[The exercise]
Everything from the first line down to the line containing "import Sketcher" should be reproduced exactly; please include nothing else.
[begin Data lines]
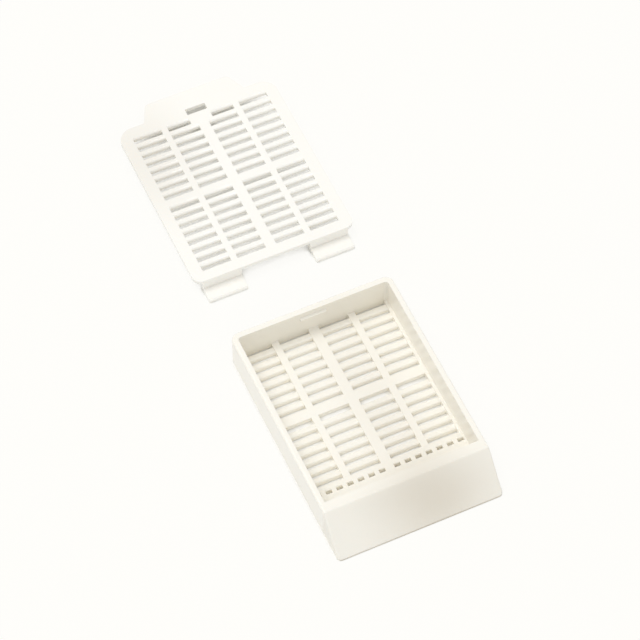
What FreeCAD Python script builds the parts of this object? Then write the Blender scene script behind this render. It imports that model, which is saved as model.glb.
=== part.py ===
import FreeCAD, Part
import os
import Sketcher

# Tissue cassette: an open slotted base with a sloping front, and its separate lid that snaps shut.
# Millimetres. Origin at the centre of the base's footprint, Z up, the slope towards -Y.
# The lid is drawn where it closes on the base, and its Placement lays it behind the base.

doc = FreeCAD.newDocument("tissue_cassette")
sheet = doc.addObject("Spreadsheet::Sheet", "Dims")

DIMENSIONS = [
    # outer form of the base
    ("base_length", "41.6", "whole length, back face to toe"),
    ("base_width", "28.5", "outer width"),
    ("rim_height", "6.3", "underside to rim"),
    ("side_wall", "1.0", "side wall thickness"),
    ("back_wall", "1.1", "back wall thickness"),
    ("front_band", "1.7", "flat top of the front wall, compartment to slope"),
    ("slope_run", "5.6", "length of the slope seen from above"),
    ("toe_height", "0.3", "upright edge at the foot of the slope"),
    ("back_corner_radius", "1.4", "outer upright corners at the back"),
    ("front_corner_radius", "0.7", "outer upright corners at the toe"),
    ("cavity_corner_radius", "0.5", "inner upright corners of the compartment"),
    ("rim_round", "0.35", "rounding of the outer rim edge"),
    # floor
    ("slat_height", "0.8", "underside to the top of the slats"),
    ("rib_height", "0.95", "underside to the top of ribs, crossbar and front strip"),
    ("slot_width", "0.76", "narrowest opening of one slot along Y"),
    ("slat_round", "0.37", "rounding of the slats' upper front edges"),
    ("slat_back_round", "0.16", "rounding of the slats' upper back edges"),
    ("slot_rows", "7", "slot rows in each of the two groups"),
    ("group_gap", "2.95", "last row of the back group to first row of the front group"),
    ("crossbar_setback", "13.65", "back wall to the crossbar's back edge"),
    ("crossbar_width", "1.83", "crossbar between the groups, along Y"),
    ("strip_setback", "0.42", "centre of the last row to the front strip"),
    ("first_row_setback", "2.104", "back wall to the centre of the first whole row"),
    ("last_row_setback", "5.922", "front wall to the centre of the last row"),
    ("centre_rib", "1.76", "rib on the middle line"),
    ("side_rib", "1.2", "ribs between inner and outer slots"),
    ("side_strip", "0.53", "outer slots to the side walls"),
    ("perforation_start", "1.31", "centre line to the first perforation"),
    ("perforation_margin", "0.83", "side wall to the centre of the last perforation"),
    ("perforation_count", "7", "perforations each side of the centre line"),
    ("perforation_length", "1.07", "perforation along X"),
    ("perforation_width", "0.5", "narrowest opening of a perforation along Y"),
    ("perforation_round", "0.24", "rounding of a perforation's long upper edges"),
    ("perforation_setback", "4.22", "front wall to the centre of the perforations"),
    # catch ridge inside the back wall
    ("ridge_half_width", "2.3", "half width of the catch ridge"),
    ("ridge_depth", "0.4", "how far the ridge stands out of the wall"),
    ("ridge_drop", "1.7", "rim to the ridge's underside"),
    ("ridge_tip_height", "0.35", "upright edge of the ridge"),
    ("ridge_rise", "0.15", "fall of the ridge's top from the wall to its edge"),
    # hollow under the slope, open below
    ("front_wall", "1.0", "thickness of the wall between compartment and hollow"),
    ("slope_skin", "1.23", "slope plate measured along Y"),
    # clearances of the closed lid
    ("wall_gap", "0.13", "lid to the front wall's inner face"),
    ("side_gap", "0.15", "tongue ends to the side walls"),
    ("tongue_gap", "0.15", "tongue to its pocket"),
    ("hook_gap", "0.1", "hook to ridge and back wall"),
    # lid
    ("lid_thickness", "0.7", "lid plate"),
    ("lid_width", "28.8", "lid plate, a little wider than the base"),
    ("lid_back_inset", "0.13", "lid's back edge inside the back wall's outer face"),
    ("lid_front_radius", "1.6", "front corners of the lid"),
    ("lid_back_radius", "2.7", "back corners of the lid"),
    ("lid_slot_width", "0.8", "narrowest opening of one lid slot along Y"),
    ("lid_slot_round", "0.4", "rounding of the lid slots' upper back edges"),
    ("lid_slot_front_round", "0.24", "rounding of the lid slots' upper front edges"),
    ("lid_group_gap", "2.706", "last row of the back group to first row of the front group"),
    ("lid_back_rows", "8", "rows in the lid's back group, with the shortened one"),
    ("lid_front_rows", "8", "rows in the lid's front group"),
    ("lid_first_row_setback", "2.945", "lid's back edge to the centre of its first row"),
    ("lid_last_row_setback", "2.461", "lid's front edge to the centre of its last row"),
    ("lid_centre_rib", "1.82", "rib on the lid's middle line"),
    ("lid_side_rib", "1.1", "ribs between the lid's inner and outer slots"),
    ("lid_side_strip", "2.11", "outer slots to the lid's side edges"),
    ("short_slot_start", "1.95", "inner end of the first row's shortened slots"),
    ("window_half_width", "1.8", "half width of the window over the hook"),
    ("window_length", "1.25", "window along Y"),
    ("tab_length", "3.6", "finger tab beyond the lid's back edge"),
    ("tab_root_half", "9.3", "half width of the tab at the lid"),
    ("tab_tip_half", "7.6", "half width of the tab at its end"),
    ("tab_radius", "1.2", "outer corners of the tab"),
    # tongues and hook under the lid
    ("tongue_inner", "6.2", "centre line to a tongue"),
    ("riser_thickness", "0.9", "wall that carries a tongue"),
    ("tongue_drop", "2.15", "lid's top to the tongue's top"),
    ("tongue_thickness", "0.75", "tongue"),
    ("tongue_reach", "2.55", "tongue beyond the lid's front edge"),
    ("tongue_chamfer", "0.2", "chamfer on the tongue's upper front edge"),
    ("leg_half_width", "1.7", "half width of the hook"),
    ("leg_thickness", "0.8", "hook leg along Y"),
    ("nose_edge", "0.15", "upright edge of the hook's nose"),
    # where the lid lies
    ("lid_out_y", "47.59", "way the lid has moved back from the base"),
    # positions that follow from the sizes above
    ("back_y", "=base_length / 2", "back face"),
    ("toe_y", "=-base_length / 2", "toe"),
    ("back_inner_y", "=back_y - back_wall", "back wall's inner face"),
    ("slope_top_y", "=toe_y + slope_run", "upper edge of the slope"),
    ("front_inner_y", "=slope_top_y + front_band", "front wall's inner face"),
    ("cavity_half", "=base_width / 2 - side_wall", "half width of the compartment"),
    ("slope_rate", "=slope_run / (rim_height - toe_height)", "slope, Y for each Z"),
    ("first_row_y", "=back_inner_y - first_row_setback", "first whole row"),
    ("last_row_y", "=front_inner_y + last_row_setback", "last row"),
    ("slot_pitch", "=(first_row_y - last_row_y - group_gap) / (2 * slot_rows - 2)", "slot row to slot row"),
    ("second_row_y", "=last_row_y + (slot_rows - 1) * slot_pitch", "front group's first row"),
    ("slot_length", "=(cavity_half - centre_rib / 2 - side_rib - side_strip) / 2", "slot along X"),
    ("inner_slot_start", "=centre_rib / 2", "centre line to the inner slots"),
    ("inner_slot_end", "=inner_slot_start + slot_length", "outer end of the inner slots"),
    ("outer_slot_start", "=inner_slot_end + side_rib", "inner end of the outer slots"),
    ("outer_slot_end", "=outer_slot_start + slot_length", "outer end of the outer slots"),
    ("perforation_run", "=cavity_half - perforation_margin - perforation_start", "first to last one"),
    ("perforation_pitch", "=perforation_run / (perforation_count - 1)", "perforation to perforation"),
    ("foot_slot_y", "=first_row_y + slot_pitch - slot_width / 2", "edge of the slot at the wall's foot"),
    ("crossbar_back_y", "=back_inner_y - crossbar_setback", "crossbar's back edge"),
    ("crossbar_front_y", "=crossbar_back_y - crossbar_width", "crossbar's front edge"),
    ("strip_back_y", "=last_row_y - strip_setback", "front strip's back edge"),
    ("perforation_y", "=front_inner_y + perforation_setback", "row of perforations"),
    ("lid_top", "=rim_height + lid_thickness", "lid's top when closed"),
    ("lid_front_y", "=front_inner_y + wall_gap", "lid's front edge when closed"),
    ("lid_back_y", "=back_y - lid_back_inset", "lid's back edge when closed"),
    ("lid_row_y", "=lid_back_y - lid_first_row_setback", "lid's first row when closed"),
    ("lid_last_y", "=lid_front_y + lid_last_row_setback", "lid's last row when closed"),
    ("lid_pitch", "=(lid_row_y - lid_last_y - lid_group_gap) / (lid_back_rows + lid_front_rows - 2)",
     "lid's slot row to slot row"),
    ("lid_second_y", "=lid_last_y + (lid_front_rows - 1) * lid_pitch", "lid's front group"),
    ("lid_slot_length", "=(lid_width / 2 - lid_centre_rib / 2 - lid_side_rib - lid_side_strip) / 2",
     "lid slot along X"),
    ("lid_inner_slot_start", "=lid_centre_rib / 2", "centre line to the lid's inner slots"),
    ("lid_inner_slot_end", "=lid_inner_slot_start + lid_slot_length", "outer end of the lid's inner slots"),
    ("lid_outer_slot_start", "=lid_inner_slot_end + lid_side_rib", "inner end of the lid's outer slots"),
    ("lid_outer_slot_end", "=lid_outer_slot_start + lid_slot_length", "outer end of the lid's outer slots"),
    ("ridge_bottom", "=rim_height - ridge_drop", "height of the ridge's underside"),
    ("leg_back_y", "=back_inner_y - ridge_depth - hook_gap", "hook leg's back face"),
    ("nose_tip_y", "=back_inner_y - hook_gap", "tip of the hook's nose"),
    ("nose_top", "=ridge_bottom - hook_gap", "top of the hook's nose"),
    ("tongue_top", "=lid_top - tongue_drop", "tongue's top when closed"),
    ("tongue_bottom", "=tongue_top - tongue_thickness", "lowest level of the lid when closed"),
    ("tongue_outer", "=cavity_half - side_gap", "outer end of a tongue"),
    ("tongue_tip_y", "=lid_front_y - tongue_reach", "tip of a tongue when closed"),
    ("pocket_top", "=tongue_top + tongue_gap", "top of a pocket"),
    ("pocket_bottom", "=tongue_bottom - tongue_gap", "bottom of a pocket"),
    ("pocket_end_y", "=tongue_tip_y - tongue_gap", "end of a pocket"),
    ("hollow_back_y", "=front_inner_y - front_wall", "back of the hollow under the slope"),
]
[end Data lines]
[Written reply]
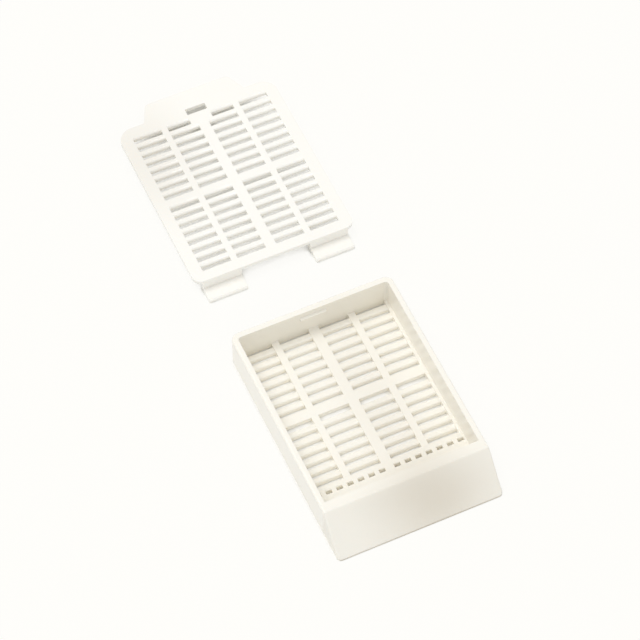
What FreeCAD Python script builds the parts of this object? Then write the Blender scene script behind this render. It imports that model, which is saved as model.glb.
=== part.py ===
import FreeCAD, Part
import os
import Sketcher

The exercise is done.